Ashby Cites Ill Effects in Africa Of Britain's Educational 'Elitism'

The imposition of British educational philosophy on the African university has created a gap between the educated African and his people, Sir Eric Ashby said in the second of his Godkin lectures at Sanders Theater last night.

In Britain, Ashby said, universities operate on Gresham's Law--that bad money drives out good money, or that university education for the masses drives down the quality of the academic degree. This English "elitist" philosophy was transferred to African universities when they were established in the 1950's, Ashby said, and the effects of elitism are still felt.

Graduates Allenated

Because only the very able few can get a university education in Africa, Ashby said, the impact on the college graduate "is something inconceivable." He is separated from his traditional way of life, and inevitably finds that the gap between himself and his people is very great.

In addition, Ashby said, the graduate's degree "obliges him to live in a Western way, whether he likes to or not.
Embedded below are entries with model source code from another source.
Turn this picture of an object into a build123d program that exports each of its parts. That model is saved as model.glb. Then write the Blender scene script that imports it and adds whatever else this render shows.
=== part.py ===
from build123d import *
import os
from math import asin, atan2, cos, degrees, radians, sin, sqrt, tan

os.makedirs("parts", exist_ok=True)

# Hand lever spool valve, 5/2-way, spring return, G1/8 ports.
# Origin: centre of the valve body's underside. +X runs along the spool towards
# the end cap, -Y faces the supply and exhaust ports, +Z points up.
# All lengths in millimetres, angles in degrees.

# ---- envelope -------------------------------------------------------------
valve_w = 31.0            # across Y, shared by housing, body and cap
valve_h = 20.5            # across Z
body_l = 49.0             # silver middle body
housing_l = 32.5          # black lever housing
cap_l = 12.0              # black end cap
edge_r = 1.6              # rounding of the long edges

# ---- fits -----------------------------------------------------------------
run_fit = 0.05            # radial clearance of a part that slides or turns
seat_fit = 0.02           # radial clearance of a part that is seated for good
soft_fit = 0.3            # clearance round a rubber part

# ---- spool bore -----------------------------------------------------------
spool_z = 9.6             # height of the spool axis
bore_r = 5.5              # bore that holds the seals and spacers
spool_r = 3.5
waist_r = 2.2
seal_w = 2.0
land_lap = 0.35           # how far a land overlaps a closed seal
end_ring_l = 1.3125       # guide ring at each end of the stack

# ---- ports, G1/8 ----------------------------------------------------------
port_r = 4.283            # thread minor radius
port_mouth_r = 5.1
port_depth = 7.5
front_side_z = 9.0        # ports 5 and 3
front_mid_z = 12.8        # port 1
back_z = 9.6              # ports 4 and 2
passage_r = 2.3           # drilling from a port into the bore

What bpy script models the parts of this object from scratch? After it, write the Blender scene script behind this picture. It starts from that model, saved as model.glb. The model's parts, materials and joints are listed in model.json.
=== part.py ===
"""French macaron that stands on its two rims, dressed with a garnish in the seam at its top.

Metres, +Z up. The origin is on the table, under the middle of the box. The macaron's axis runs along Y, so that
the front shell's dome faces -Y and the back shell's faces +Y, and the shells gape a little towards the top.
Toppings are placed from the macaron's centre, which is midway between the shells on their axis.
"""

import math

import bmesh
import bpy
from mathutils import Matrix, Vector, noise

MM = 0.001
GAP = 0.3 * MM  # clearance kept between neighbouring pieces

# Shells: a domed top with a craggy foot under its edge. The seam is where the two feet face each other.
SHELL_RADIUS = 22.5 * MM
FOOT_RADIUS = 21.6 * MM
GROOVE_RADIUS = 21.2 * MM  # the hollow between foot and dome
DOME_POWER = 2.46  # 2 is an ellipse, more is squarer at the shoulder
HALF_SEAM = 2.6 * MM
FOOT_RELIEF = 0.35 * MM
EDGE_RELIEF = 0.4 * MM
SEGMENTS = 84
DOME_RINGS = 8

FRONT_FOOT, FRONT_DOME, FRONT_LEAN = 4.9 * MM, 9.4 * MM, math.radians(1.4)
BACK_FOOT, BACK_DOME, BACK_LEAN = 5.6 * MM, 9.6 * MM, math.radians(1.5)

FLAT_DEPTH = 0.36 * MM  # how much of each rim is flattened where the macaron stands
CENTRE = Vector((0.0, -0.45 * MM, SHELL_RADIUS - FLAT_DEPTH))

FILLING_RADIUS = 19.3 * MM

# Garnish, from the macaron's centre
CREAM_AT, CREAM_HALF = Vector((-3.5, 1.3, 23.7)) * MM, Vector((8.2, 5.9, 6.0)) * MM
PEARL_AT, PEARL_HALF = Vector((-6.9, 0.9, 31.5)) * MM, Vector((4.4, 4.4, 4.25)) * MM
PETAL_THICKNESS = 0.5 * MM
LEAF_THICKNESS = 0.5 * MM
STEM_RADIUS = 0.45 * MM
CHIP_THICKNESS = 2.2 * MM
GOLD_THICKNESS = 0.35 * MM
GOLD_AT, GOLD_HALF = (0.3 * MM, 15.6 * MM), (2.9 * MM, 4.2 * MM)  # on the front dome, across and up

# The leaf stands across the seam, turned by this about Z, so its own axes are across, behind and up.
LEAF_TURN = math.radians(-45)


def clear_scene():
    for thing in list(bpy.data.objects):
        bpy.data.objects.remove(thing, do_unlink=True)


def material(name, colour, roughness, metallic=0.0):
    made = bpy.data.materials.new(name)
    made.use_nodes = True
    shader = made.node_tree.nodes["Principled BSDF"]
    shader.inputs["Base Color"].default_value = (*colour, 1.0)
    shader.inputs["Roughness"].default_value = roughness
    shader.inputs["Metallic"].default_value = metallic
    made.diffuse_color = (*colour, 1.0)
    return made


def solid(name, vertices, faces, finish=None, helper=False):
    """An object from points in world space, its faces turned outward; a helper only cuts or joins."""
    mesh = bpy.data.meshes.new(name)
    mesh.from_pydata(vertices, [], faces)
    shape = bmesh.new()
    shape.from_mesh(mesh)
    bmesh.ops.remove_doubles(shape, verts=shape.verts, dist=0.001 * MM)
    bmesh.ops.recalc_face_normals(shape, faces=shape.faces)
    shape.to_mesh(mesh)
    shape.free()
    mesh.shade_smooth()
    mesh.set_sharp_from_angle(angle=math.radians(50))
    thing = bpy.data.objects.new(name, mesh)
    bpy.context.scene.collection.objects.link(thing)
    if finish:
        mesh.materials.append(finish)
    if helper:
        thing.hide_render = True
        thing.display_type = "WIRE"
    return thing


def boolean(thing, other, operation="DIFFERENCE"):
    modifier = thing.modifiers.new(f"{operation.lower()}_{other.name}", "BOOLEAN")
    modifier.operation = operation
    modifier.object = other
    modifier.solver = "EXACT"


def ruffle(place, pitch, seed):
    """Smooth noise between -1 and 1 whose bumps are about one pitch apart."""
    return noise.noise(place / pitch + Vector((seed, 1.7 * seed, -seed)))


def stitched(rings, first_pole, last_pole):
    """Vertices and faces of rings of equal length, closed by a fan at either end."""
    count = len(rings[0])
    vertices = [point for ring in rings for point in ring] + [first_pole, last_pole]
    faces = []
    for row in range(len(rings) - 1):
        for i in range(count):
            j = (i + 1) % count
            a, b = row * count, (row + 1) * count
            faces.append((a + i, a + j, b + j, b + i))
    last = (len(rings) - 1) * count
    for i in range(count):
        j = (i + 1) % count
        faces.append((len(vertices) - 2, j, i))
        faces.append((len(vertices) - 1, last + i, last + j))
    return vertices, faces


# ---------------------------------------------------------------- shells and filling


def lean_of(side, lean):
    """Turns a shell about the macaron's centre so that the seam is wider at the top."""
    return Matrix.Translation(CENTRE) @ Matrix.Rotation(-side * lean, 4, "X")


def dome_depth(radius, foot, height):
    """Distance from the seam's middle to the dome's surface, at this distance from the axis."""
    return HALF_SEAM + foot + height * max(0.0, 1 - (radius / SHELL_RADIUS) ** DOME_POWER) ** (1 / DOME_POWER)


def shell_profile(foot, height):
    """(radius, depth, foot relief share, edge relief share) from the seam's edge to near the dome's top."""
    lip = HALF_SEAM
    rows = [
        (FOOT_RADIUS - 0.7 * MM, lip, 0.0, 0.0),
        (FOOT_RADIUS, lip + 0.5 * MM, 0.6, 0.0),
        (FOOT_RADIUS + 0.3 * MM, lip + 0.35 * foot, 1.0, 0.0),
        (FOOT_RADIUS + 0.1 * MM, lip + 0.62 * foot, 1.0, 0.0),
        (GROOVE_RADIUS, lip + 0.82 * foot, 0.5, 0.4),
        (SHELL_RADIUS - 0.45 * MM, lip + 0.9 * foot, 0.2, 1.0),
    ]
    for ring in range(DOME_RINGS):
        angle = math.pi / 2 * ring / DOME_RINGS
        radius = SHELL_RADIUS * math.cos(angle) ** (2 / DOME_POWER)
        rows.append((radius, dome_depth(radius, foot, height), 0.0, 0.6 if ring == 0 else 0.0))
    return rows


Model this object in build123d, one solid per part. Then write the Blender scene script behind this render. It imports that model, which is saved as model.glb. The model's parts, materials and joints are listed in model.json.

It stretches his nerve between two spiritual words, two systems of ethics, two horizons of thought. In his hands he holds the terrifying instrument of Western civilization. His problem is how to apply this instrument to the welfare of his own people."

Neglect African Studies

Ashby also said that the tradition of specialization in British universities has led African universities to neglect "giving full weight to studies of special value to Africans." Until recently, Ashby said, no African language could be studied at university level in West Africa.

"The national need in Nigeria and Ghana was for a sprinkling of highly specialized experts and scholars, and a broad stream of less differentiated graduates with general degrees to man the civil service and to teach in schools."

In medicine, for instance, the Africans have a great need for men who can specialize in preventive medicine and child health, Ashby said. Students in the major medical school in Nigeria were obliged to follow an inflexible course designed for an "affluent society with an infantile mortality among the lowest in Europe."